Exercise goal: Quote the listing below word for word, stopping after the line that contains "by steel straps.".

Data shown:
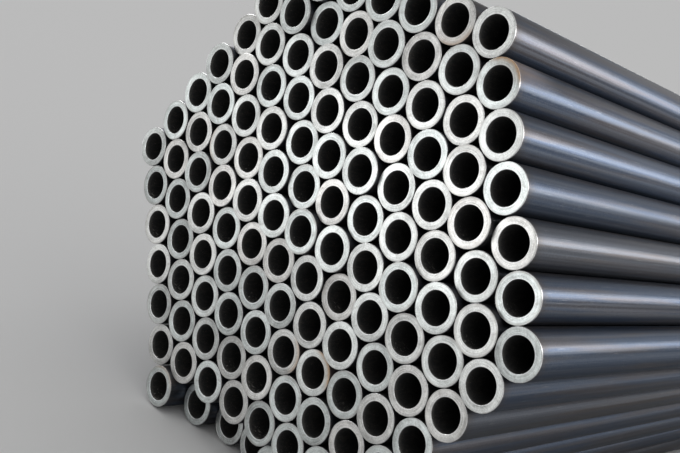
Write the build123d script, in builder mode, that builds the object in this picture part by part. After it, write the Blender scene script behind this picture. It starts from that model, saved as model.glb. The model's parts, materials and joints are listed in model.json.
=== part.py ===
"""Hexagonal bundle of plain steel pipes, held by steel straps.

The bundle lies on one flat of its hexagon. X is across the bundle, Y along the pipes and
Z up, with the floor at Z = 0. The neater ends are at -Y. All lengths are in millimetres.
"""

import os
import random
from math import sqrt

from build123d import *

# Pipe: seamless precision tube
PIPE_OUTER_DIAMETER = 32.0
PIPE_WALL = 5.0
PIPE_LENGTH = 6000.0

# Bundle: one hexagon with the same number of pipes along each of its six sides
PIPES_PER_SIDE = 7
PIPE_GAP = 0.3

# Pipe ends: each pipe lies a little before or behind the common end plane
END_SCATTER = 0.7
END_SCATTER_LIMIT = 2.0
SCATTER_SEED = 21

# Layers that stand behind the end plane, or before it where negative, keyed from the floor up
LAYER_SET_BACK = {
    2: 1.0,
    7: -2.2,
    11: 1.2,
    12: 1.5,
    13: 1.5,
}

# Single pipes that have slid, keyed by layer from the floor and place from the left
PIPE_SET_BACK = {
    (1, 1): -2.5,
    (1, 2): 12.0,
    (1, 3): 20.0,
    (1, 4): 20.0,
    (1, 5): 8.0,
    (8, 11): 2.5,
    (8, 12): 4.0,
    (9, 11): 4.0,
    (11, 1): 3.5,
    (12, 3): 4.0,
    (12, 4): 3.0,
}

# Strap: flat steel strip around the whole bundle, its ends lapped on the top flat
STRAP_COUNT = 5
STRAP_INSET = 600.0
STRAP_WIDTH = 32.0
STRAP_THICKNESS = 1.0
STRAP_CLEARANCE = 0.3
STRAP_LAP = 120.0
STRAP_LAP_RAMP = 14.0

# Seal: folded steel sleeve pressed over the lapped strap ends
SEAL_LENGTH = 57.0
SEAL_THICKNESS = 1.2
SEAL_CLEARANCE = 0.1
SEAL_BEND_RADIUS = 1.5

# Crimp: notches that the sealing tool cuts through the edges of seal and strap together
NOTCH_DEPTH = 4.5
NOTCH_SPACING = 26.0

pipe_radius = PIPE_OUTER_DIAMETER / 2
bore_radius = pipe_radius - PIPE_WALL
pitch = PIPE_OUTER_DIAMETER + PIPE_GAP
layer_rise = pitch * sqrt(3) / 2
layer_count = 2 * PIPES_PER_SIDE - 1

# The strap lies on the hexagon through the corner pipes' axes, set out by a pipe's radius
core_radius = (PIPES_PER_SIDE - 1) * pitch
core_flat = (PIPES_PER_SIDE - 1) * layer_rise
strap_inner = pipe_radius + STRAP_CLEARANCE
strap_outer = strap_inner + STRAP_THICKNESS
axis_height = core_flat + strap_outer


def pipes_in(layer):
    """Number of pipes in a layer, counted from the floor."""
    return layer_count - abs(layer - PIPES_PER_SIDE)


def end_scatter(source):
    """One pipe's own distance from the common end plane."""
    return max(-END_SCATTER_LIMIT, min(END_SCATTER_LIMIT, source.gauss(0, END_SCATTER)))


def set_backs():
    """Every pipe's distance behind the common end plane, keyed by layer and place."""
    source = random.Random(SCATTER_SEED)
    found = {}
    for layer in range(1, layer_count + 1):
        for place in range(1, pipes_in(layer) + 1):
            usual = LAYER_SET_BACK.get(layer, 0.0) + end_scatter(source)
            found[layer, place] = PIPE_SET_BACK.get((layer, place), usual)
    return found


set_back = set_backs()
end_plane = -(PIPE_LENGTH + min(set_back.values()) + max(set_back.values())) / 2

os.makedirs("parts", exist_ok=True)


# Pipes, one layer at a time from the floor up
for layer in range(1, layer_count + 1):
    layer_height = axis_height + (layer - PIPES_PER_SIDE) * layer_rise
    middle_place = (pipes_in(layer) + 1) / 2
    with BuildPart() as pipes_layer:
        for place in range(1, pipes_in(layer) + 1):
            pipe_start = end_plane + set_back[layer, place]
            with BuildSketch(Plane.XZ.offset(-pipe_start)):
                with Locations(((place - middle_place) * pitch, layer_height)):
                    Circle(pipe_radius)
                    Circle(bore_radius, mode=Mode.SUBTRACT)
            extrude(amount=-PIPE_LENGTH)
    pipes_layer.part.label = f"pipes_layer_{layer:02d}"
    export_step(pipes_layer.part, f"parts/pipes_layer_{layer:02d}.step")


# Straps with their seals, evenly spaced between the two end ones
strap_spacing = (PIPE_LENGTH - 2 * STRAP_INSET) / (STRAP_COUNT - 1)
lap_floor = core_flat + strap_outer
lap_top = lap_floor + STRAP_THICKNESS
leg_foot = core_flat + strap_inner
seal_inner_half = STRAP_WIDTH / 2 + SEAL_CLEARANCE
seal_outer_half = seal_inner_half + SEAL_THICKNESS
notch_side = NOTCH_DEPTH * sqrt(2)
notch_reach = 2 * (lap_top + SEAL_THICKNESS - leg_foot)

for number in range(1, STRAP_COUNT + 1):
    strap_middle = end_plane + STRAP_INSET + (number - 1) * strap_spacing

    strap_plane = Plane((0, strap_middle, axis_height), x_dir=(1, 0, 0), z_dir=(0, -1, 0))
    crimp_plane = Plane((0, strap_middle, axis_height + lap_top), z_dir=(0, 0, 1))
    with BuildPart() as strap:
        with BuildSketch(strap_plane):
            core = RegularPolygon(core_radius, 6, mode=Mode.PRIVATE)
            offset(core, amount=strap_outer, kind=Kind.ARC, mode=Mode.ADD)
            offset(core, amount=strap_inner, kind=Kind.ARC, mode=Mode.SUBTRACT)
            with BuildLine():
                Polyline(
                    (-STRAP_LAP / 2, lap_floor),
                    (-STRAP_LAP / 2, lap_top),
                    (STRAP_LAP / 2, lap_top),
                    (STRAP_LAP / 2 + STRAP_LAP_RAMP, lap_floor),
                    close=True,
                )
            make_face()
        extrude(amount=STRAP_WIDTH / 2, both=True)
        with BuildSketch(crimp_plane):
            with GridLocations(NOTCH_SPACING, 2 * seal_outer_half, 2, 2):
                Rectangle(notch_side, notch_side, rotation=45)
        extrude(amount=notch_reach, both=True, mode=Mode.SUBTRACT)
    strap.part.label = f"strap_{number}"
    export_step(strap.part, f"parts/strap_{number}.step")

    seal_plane = Plane((0, strap_middle, axis_height), x_dir=(0, 1, 0), z_dir=(1, 0, 0))
    with BuildPart() as seal:
        with BuildSketch(seal_plane) as seal_section:
            with BuildLine():
                Polyline(
                    (-seal_outer_half, leg_foot),
                    (-seal_outer_half, lap_top + SEAL_THICKNESS),
                    (seal_outer_half, lap_top + SEAL_THICKNESS),
                    (seal_outer_half, leg_foot),
                    (seal_inner_half, leg_foot),
                    (seal_inner_half, lap_top),
                    (-seal_inner_half, lap_top),
                    (-seal_inner_half, leg_foot),
                    close=True,
                )
            make_face()
            fillet(seal_section.vertices().group_by(Axis.Y)[-1], SEAL_BEND_RADIUS)
        extrude(amount=SEAL_LENGTH / 2, both=True)
        with BuildSketch(crimp_plane):
            with GridLocations(NOTCH_SPACING, 2 * seal_outer_half, 2, 2):
                Rectangle(notch_side, notch_side, rotation=45)
        extrude(amount=notch_reach, both=True, mode=Mode.SUBTRACT)
    seal.part.label = f"seal_{number}"
    export_step(seal.part, f"parts/seal_{number}.step")
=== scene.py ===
"""A hexagonal bundle of plain steel pipes with sawn ends, tied with steel straps.

The bundle lies on one flat of its hexagon, pipes along Y, the neater ends at -Y. Metres.
"""

import json
import math

import bmesh
import bpy
from mathutils import Matrix, Vector

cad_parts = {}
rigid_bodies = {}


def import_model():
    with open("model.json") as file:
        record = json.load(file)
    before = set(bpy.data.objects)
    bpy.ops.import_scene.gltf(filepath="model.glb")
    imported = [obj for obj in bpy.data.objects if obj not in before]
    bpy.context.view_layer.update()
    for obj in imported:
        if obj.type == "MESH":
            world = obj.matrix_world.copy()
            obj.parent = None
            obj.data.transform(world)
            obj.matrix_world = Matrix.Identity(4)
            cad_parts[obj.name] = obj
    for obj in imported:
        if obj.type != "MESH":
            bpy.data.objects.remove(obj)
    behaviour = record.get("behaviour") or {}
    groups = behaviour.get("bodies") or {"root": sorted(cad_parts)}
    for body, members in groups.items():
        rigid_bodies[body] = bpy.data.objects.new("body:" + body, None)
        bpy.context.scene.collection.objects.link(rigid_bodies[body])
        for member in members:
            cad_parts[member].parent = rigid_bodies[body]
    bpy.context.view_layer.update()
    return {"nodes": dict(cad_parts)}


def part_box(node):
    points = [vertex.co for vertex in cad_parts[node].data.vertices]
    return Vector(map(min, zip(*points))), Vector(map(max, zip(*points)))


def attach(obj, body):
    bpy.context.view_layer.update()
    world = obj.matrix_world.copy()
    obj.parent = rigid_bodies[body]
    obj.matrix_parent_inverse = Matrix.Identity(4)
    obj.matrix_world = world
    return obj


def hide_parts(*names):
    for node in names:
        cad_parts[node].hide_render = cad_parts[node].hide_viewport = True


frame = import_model()

MM = 0.001
MM_PER_METRE = 1000

# Pipe, as in the frame: outer radius, bore radius and the broken edges of the sawn ends
PIPE_RADIUS = 16.0 * MM
BORE_RADIUS = 11.0 * MM
EDGE = 0.35 * MM
EDGE_STEPS = 3
WALL_SUPPORT = 0.3 * MM
PIPE_SIDES = 64
LAYERS = 13
MIDDLE_LAYER = 7

# Corners of the frame's loose triangles that are nearer than this are one
WELD = 0.01 * MM

# Straps and seals, as in the frame, and the lift of a strap's free end
STRAP_WIDTH = 32.0 * MM
STRAP_THICKNESS = 1.0 * MM
STRAP_CLEARANCE = 0.3 * MM
STRAP_LAP = 120.0 * MM
STRAP_LAP_RAMP = 14.0 * MM
STRAP_COUNT = 5
SEAL_LENGTH = 57.0 * MM
SEAL_THICKNESS = 1.2 * MM
SEAL_BEND = 1.5 * MM
SEAL_HALF_WIDTH = 17.3 * MM
NOTCH_DEPTH = 4.5 * MM
NOTCH_SPACING = 26.0 * MM
FREE_END_LIFT = 1.6 * MM
STRAP_CORNER_STEPS = 12
SEAL_BEND_STEPS = 4
HEXAGON_TURN = math.radians(60)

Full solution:
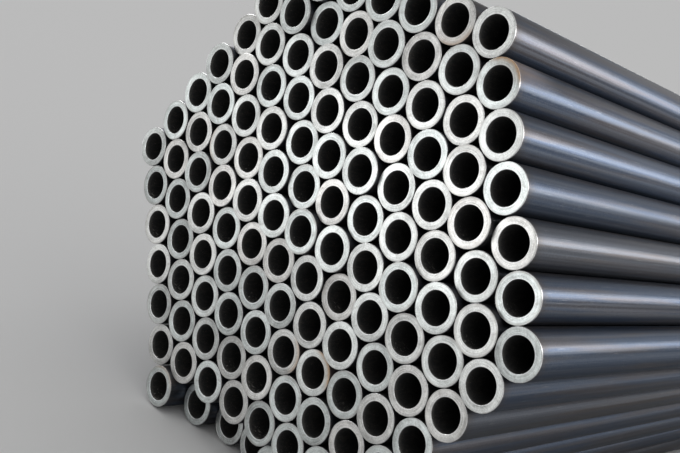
Write the build123d script, in builder mode, that builds the object in this picture part by part. After it, write the Blender scene script behind this picture. It starts from that model, saved as model.glb. The model's parts, materials and joints are listed in model.json.
=== part.py ===
"""Hexagonal bundle of plain steel pipes, held by steel straps.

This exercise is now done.